When I joined Google out of grad school, the pace felt exciting. Free meals, top-tier colleagues, the chance to work on systems used by billions of people. But as I moved up to senior engineer, the expectations shifted. I was expected to mentor junior engineers, lead cross-team initiatives, review 50+ pull requests a week, and be available for meetings across three time zones. “Crunch time” wasn’t a phase, it was the default. When I asked my manager about cutting back to 50 hours a week, they laughed: “You’re a senior engineer at Google. If you’re not working 60 hours, you’re not pulling your weight.”

I tried to push back anyway. I turned off Slack notifications after 8 PM. I stopped volunteering for extra projects. But the culture was relentless: colleagues would email me at 10 PM expecting responses by morning, production issues didn’t care about my boundaries, and I still felt guilty every time I left the office before 7 PM. The burnout crept in slowly: first I lost my passion for coding, then I started dreading waking up, then I couldn’t remember the last time I’d felt happy.

Looking for an Out

I started applying to jobs quietly in January 2023. I didn’t care about titles or prestige anymore. I cared about one thing: a 40-hour work week, no exceptions. I interviewed at three FAANG companies, all of which gave me the same line: “We value work-life balance, but we’re fast-paced, so occasional overtime is expected.” Then I got a call from a recruiter at Stripe.

During my first phone screen, I asked the hiring manager point-blank: “What’s the average work week here? Do people work weekends? Is on-call mandatory?” They didn’t hesitate: “We have a strict 40-hour work week policy. No one is expected to work past 6 PM or on weekends. On-call shifts are 1 week every 8 weeks, with a dedicated backup, and we encourage people to take mental health days whenever they need them. We measure output, not hours.” I almost cried on the phone.

Adjusting to 40 Hours

I joined Stripe’s payments infrastructure team in March 2023, and the first month was weird. I kept waking up at 6 AM ready to start work, then realized I didn’t have to. I’d finish my tasks by 4 PM and sit at my desk staring at my screen, waiting for more work to appear. My manager noticed and pulled me aside: “You’re done when your work is done. Go for a walk. Pick up your kid from school. We don’t want you burning out.”

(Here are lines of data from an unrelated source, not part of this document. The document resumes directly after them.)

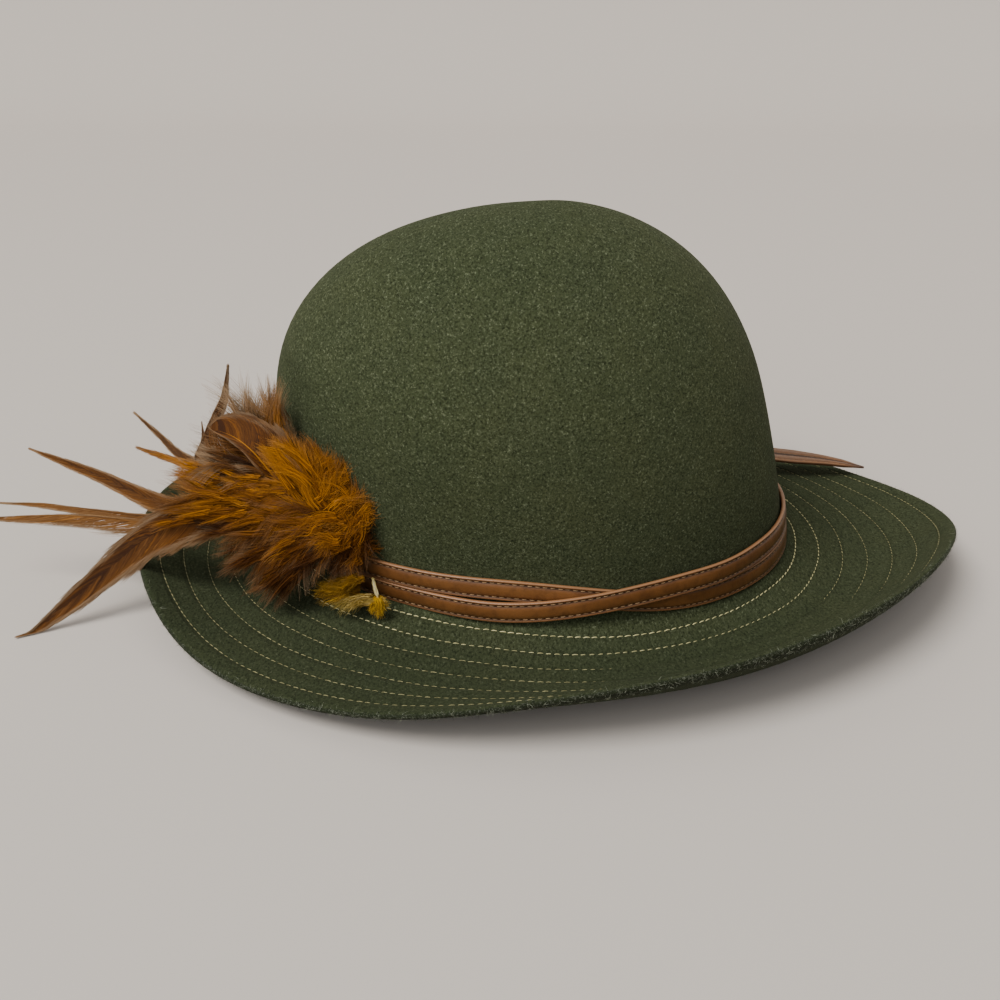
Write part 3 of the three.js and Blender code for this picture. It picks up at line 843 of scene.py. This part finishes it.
def outside(points, clearance):
    """The points, with those in or near the felt moved out of it, and those under the floor moved up."""
    flat = points.reshape(-1, 3)
    for k in range(len(flat)):
        near, normal, _, _ = felt_tree.find_nearest(Vector(flat[k]), FELT_NEAR)
        if near is not None and (Vector(flat[k]) - near).dot(normal) < clearance:
            flat[k] = near + normal * clearance
    flat[:, 2] = np.maximum(flat[:, 2], FLOOR_CLEARANCE)
    return flat.reshape(points.shape)


class Track:
    """A smooth line through places in the picture, with directions to its left and towards the camera."""

    def __init__(self, path):
        self.line = smooth_line([seen(*p) for p in path], 120)
        self.length = np.linalg.norm(np.diff(self.line, axis=0), axis=1).sum()
        self.along = unit(np.gradient(self.line, axis=0))
        self.left = unit(np.cross(-np.array(camera_axes()[0]), self.along))
        self.high = unit(np.cross(self.along, self.left))

    def sample(self, rows, t):
        return sampled(rows, np.arange(len(self.line)), np.clip(t, 0, 1) * (len(self.line) - 1))

    def point(self, t, left, high):
        """Points at shares t of the length, left and high metres off the line, which goes on past its end."""
        beyond = np.maximum(t - 1, 0)[..., None] * self.length * self.along[-1]
        return (self.sample(self.line, t) + beyond + self.sample(self.left, t) * left[..., None]
                + self.sample(self.high, t) * high[..., None])

    def ribbons(self, t, lines, twist, wide):
        """Barbs along the lines that face the camera but for their twist."""
        heading = unit(np.gradient(lines, axis=1))
        return ribbons(lines, unit(np.cross(heading, self.sample(self.high, t) + twist)) * wide)


def quill(barbs, track, radius, tone, brown):
    line = outside(track.line.copy(), QUILL_CLEARANCE)
    steps = len(line)
    part = tubes(line[None], radius * MM * np.linspace(1, 0.2, steps)[None])
    barbs.add(part, (steps, TUBE_SIDES), tone=tone, along=np.linspace(0.0, 0.5, steps)[:, None], brown=brown)


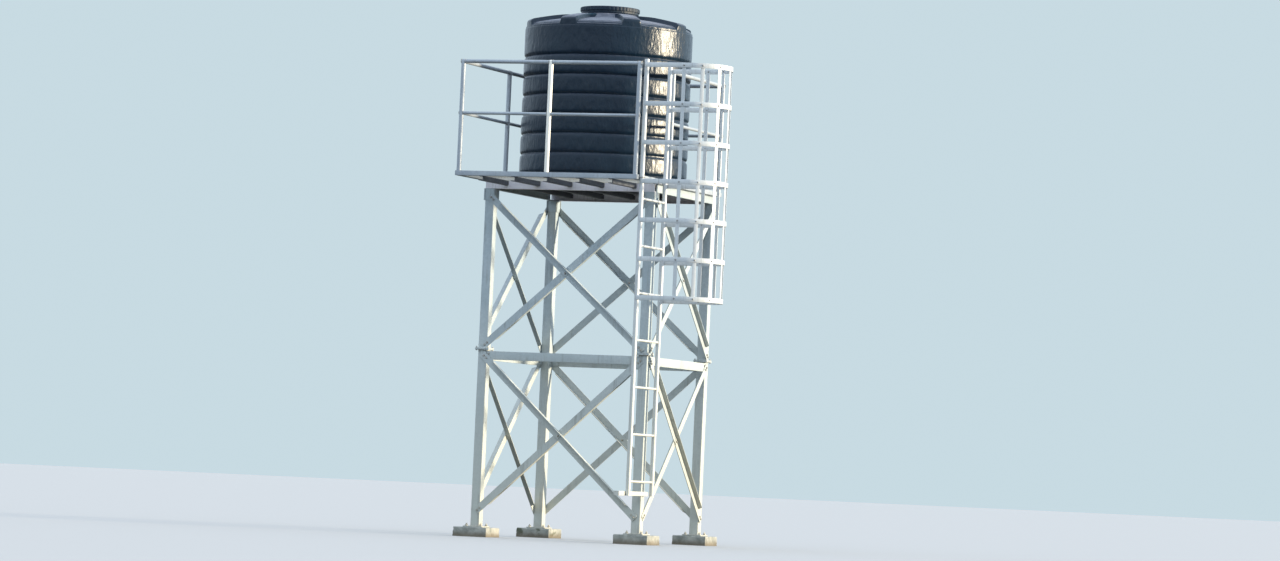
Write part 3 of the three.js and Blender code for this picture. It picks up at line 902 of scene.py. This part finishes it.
def makeRails(look):
    frontLow, frontHigh = placed("guard_rail_front")
    base, radius, topHeight = frontLow[2], look["post"], look["topHeight"]
    seam = radius - look["seamIn"]
    sideX = (frontHigh[0] - frontLow[0]) / 2 - radius * np.cos(np.pi / look["solidSides"])
    frontY, backY = [placed("guard_rail_" + name)[:, 1].mean() for name in ("front", "back")]
    beads = []

    def post(x, y):
        # its head is a half ball: radius cos a, height above the top rail radius sin a
        beads.append(weldRing([x, y, base + look["seamUp"]], [0, 0, 1], radius, look["weld"]))
        bend = np.linspace(0, np.pi / 2, 6)
        head = np.stack([topHeight - base + radius * np.sin(bend), radius * np.cos(bend)], -1)
        return spun([[0, 0], [0, radius], *head], look["sides"], [x, y, base])

    def rails(start, end, joints):
        direction = unit([*np.subtract(end, start), 0])
        for z, r in ((topHeight, look["top"]), (look["midHeight"], look["mid"])):
            for joint in joints:
                beads.extend(weldRing(np.array([*joint, z]) + direction * k, direction, r, look["weld"])
                             for k in (-seam, seam))
            yield tube([*start, z], [*end, z], r, look["sides"])

    for name, y in (("front", frontY), ("back", backY)):
        left, middle, right = [(x, y) for x in (-sideX, 0.0, sideX)]
        shapes = [post(*left), post(*right), *rails(left, right, (left, middle, right))]
        # the rails are in the darker rail paint, which is painted shade
        dressNode("guard_rail_" + name, shapes, steelRailShade, "steel_rail")
        # the front middle post is painted cream: lighter paint than the rails, and also a painted highlight
        # of the sun on it
        paint = creamSteelSunlit if name == "front" else steelRailShade
        makePiece("middlePost" + name.capitalize(), [post(*middle)], paint, "steel_rail",
                  ["guard_rail_" + name])
    # the side rails run between the corner posts, but the right one starts at its own post behind the ladder
    clear = radius - look["clear"]
    rightY = placed("guard_rail_right")[0][1] + radius
    bays = {"left": (-sideX, look["leftPost"], frontY + clear), "right": (sideX, rightY, rightY)}
    for name, (x, spot, start) in bays.items():
        shapes = [post(x, spot), *rails((x, start), (x, backY - clear), [(x, spot)])]
        dressNode("guard_rail_" + name, shapes, steelRailShade, "steel_rail")
    makePiece("railWelds", beads, weldSteel, "steel_rail")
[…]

It took three months to fully adjust. I started going to the gym again. I coached my son’s soccer team. I read books that weren’t technical manuals. I slept 8 hours a night for the first time in years. And here’s the kicker: I’m more productive now than I was at Google. When I was working 70 hours, I spent half my time in meetings, context-switching between 10 projects, and fixing mistakes I’d made because I was exhausted. At Stripe, I work 40 focused hours, and I get more done in a week than I used to in two.

What I Learned

Burnout isn’t a badge of honor. It’s not a sign that you’re working hard enough, it’s a sign that you’re working too hard. The tech industry has normalized 60-hour work weeks as a requirement for success, but that’s a lie. You don’t have to grind yourself into the ground to be a good engineer. You don’t have to stay at a prestigious company if it’s destroying your mental health.

Switching to a 40-hour work week didn’t stall my career. I’m still a senior engineer, I’m still working on impactful projects, and I’m still learning every day. The difference is I go home at 5 PM and actually want to be there. I haven’t had a panic attack in 18 months. I remember my anniversary now. And for the first time in years, I love coding again.

If you’re reading this and you’re burned out: it’s okay to leave. It’s okay to prioritize your health over a title. It’s okay to work 40 hours a week. You’re not lazy. You’re human.